No one prevents us from denying life, as Schopenhauer has done. So kill yourself, and you won't have to worry about it. If you don't like life, kill yourself.
If you live and cannot understand the meaning of life, put an end to it; but don't turn around and start talking and writing about how you don't understand life.
You are in cheerful company, for whom everything is going well, and they all know what they are doing; if you are bored and find it offensive, leave.
After all, if we are convinced of the necessity of suicide and do not go through with it, then what are we, if not the weakest, most inconsistent, and, to speak quite frankly, the most stupid of all people, fussing like foolish children over a new toy?
After all, our wisdom, however accurate it may be, has not provided us with an understanding of the meaning of life. Yet the millions who make up the sum of humanity take part in life without ever doubting the meaning of life.
Indeed, since ancient times, when the life of which I do know something began, people who knew the arguments concerning the vanity of life, the arguments that revealed to me its meaninglessness, lived nonetheless, bringing to life a meaning of their own.
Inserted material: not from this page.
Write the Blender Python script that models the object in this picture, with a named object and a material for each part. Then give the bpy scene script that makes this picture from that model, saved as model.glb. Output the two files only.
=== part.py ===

Since the time when people somehow began to live, this meaning of life has been with them, and they have led this life up to my own time.
Everything that is in me and around me is the fruit of their knowledge of life. The very tools of thought by which I judge life and condemn it were created not by me but by them. I myself was born, educated and have grown up thanks to them.
They dug out the iron, taught us how to cut the timber, tamed the cattle and the horses, showed us how to sow crops and live together; they brought order to our lives. They taught me how to think and to speak.
I am their offspring, nursed by them, reared by them, taught by them; I think according to their thoughts, their words, and now I have proved to them that it is all meaningless!
"Something is wrong here," I said to myself. "I must have made a mistake somewhere." But I looked and looked and could not find where the mistake could be.